My configuration file contains this code:

step2_babel_minimize_output_format: https://edamontology.org/format_3816

And the workflow code for defining this input is:

inputs:
  step2_babel_minimize_output_format: string

Unless I can define this input as a symbol I think I have to stick with defining the type as string before then adding the enum list of acceptable values?

Ah, interesting!
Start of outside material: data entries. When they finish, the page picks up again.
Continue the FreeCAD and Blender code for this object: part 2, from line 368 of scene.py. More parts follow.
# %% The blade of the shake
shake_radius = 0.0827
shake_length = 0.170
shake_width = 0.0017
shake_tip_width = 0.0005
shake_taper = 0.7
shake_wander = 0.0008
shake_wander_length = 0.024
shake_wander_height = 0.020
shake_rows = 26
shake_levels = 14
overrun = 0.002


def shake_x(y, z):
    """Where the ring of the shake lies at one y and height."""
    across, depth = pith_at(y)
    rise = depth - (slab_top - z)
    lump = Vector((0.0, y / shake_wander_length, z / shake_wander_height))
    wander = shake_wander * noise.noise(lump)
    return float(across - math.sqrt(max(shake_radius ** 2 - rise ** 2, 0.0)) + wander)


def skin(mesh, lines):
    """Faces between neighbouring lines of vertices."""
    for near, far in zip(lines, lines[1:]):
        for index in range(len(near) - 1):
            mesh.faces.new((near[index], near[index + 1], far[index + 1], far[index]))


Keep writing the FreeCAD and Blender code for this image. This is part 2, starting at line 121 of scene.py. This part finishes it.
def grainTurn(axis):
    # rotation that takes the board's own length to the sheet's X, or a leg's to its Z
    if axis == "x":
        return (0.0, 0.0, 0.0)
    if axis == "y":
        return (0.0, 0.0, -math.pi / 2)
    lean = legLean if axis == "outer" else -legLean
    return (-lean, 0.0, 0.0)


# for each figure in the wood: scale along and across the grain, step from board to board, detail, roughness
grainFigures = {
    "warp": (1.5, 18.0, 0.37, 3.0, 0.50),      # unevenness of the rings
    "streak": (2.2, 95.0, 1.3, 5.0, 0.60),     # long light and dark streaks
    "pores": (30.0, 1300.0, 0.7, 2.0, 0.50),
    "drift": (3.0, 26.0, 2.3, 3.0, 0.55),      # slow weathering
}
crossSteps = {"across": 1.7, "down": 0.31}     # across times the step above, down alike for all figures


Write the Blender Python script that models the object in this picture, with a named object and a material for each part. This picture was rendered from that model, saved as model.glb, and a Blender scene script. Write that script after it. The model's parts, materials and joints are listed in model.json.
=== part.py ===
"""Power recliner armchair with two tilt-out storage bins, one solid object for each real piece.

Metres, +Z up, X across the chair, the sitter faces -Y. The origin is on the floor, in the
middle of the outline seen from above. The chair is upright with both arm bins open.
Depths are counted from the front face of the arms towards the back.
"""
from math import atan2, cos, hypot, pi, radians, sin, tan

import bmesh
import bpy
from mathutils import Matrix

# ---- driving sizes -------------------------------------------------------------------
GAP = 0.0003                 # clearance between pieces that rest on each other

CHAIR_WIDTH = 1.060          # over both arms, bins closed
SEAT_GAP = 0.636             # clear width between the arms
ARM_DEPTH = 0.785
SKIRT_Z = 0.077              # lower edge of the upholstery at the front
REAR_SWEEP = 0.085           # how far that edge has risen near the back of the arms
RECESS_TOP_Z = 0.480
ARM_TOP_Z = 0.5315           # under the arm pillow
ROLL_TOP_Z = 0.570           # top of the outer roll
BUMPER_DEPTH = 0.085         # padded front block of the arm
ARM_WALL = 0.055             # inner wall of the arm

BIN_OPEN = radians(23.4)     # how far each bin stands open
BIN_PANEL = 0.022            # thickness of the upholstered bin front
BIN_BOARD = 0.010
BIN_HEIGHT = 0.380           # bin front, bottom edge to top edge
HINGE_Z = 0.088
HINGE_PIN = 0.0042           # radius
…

Your workflow input step2_babel_minimize_output_format could be set with a matching enum type, yes.

inputs:
  step2_babel_minimize_output_format:
    type: enum
    symbols:
       - edam:format_1476
       - edam:format_3816

Which would improve type checking of your workflow inputs, so I think it is worth the effort.

Ahh, yes - adding this code (with the extra type layer), does enable us to control the inputs at the workflow end of things, and it means that your suggested code for the tool descriptor works as expected:

inputs:
  step2_babel_minimize_output_format:
    type:
      type: enum
      symbols:
        - edam:format_1476
        - edam:format_3816
1 Like

I made a tester and I ran into some surprising cwltool behaviour, the format field isn’t getting the full EDAM URI, just the end part from the enum symbol. @douglowe , are you seeing something like "format": "https://edamontology.org/format_3816" in the logs when you run your workflow?

Or just "format": "format_3816"?

I think that you’ll need to do the following: format: https://edamontology.org/$(inputs.output_path_format)

I have to (for cwl versions 3.0.2020… and 3.1.2021…) give the full URI in my input to the tool / workflow, in order to get the correct format string when I try your tool descriptor.

In 3.0.2020… trying to use format_3816 or edam:format_3816 causes a run-time error (because these aren’t matched against the full URI). In 3.1.2021… I get format_3816 as you do.

Ahh, so we perhaps could require the user to only provide the format_3816 string, and then build the URI only in the format field that is returned.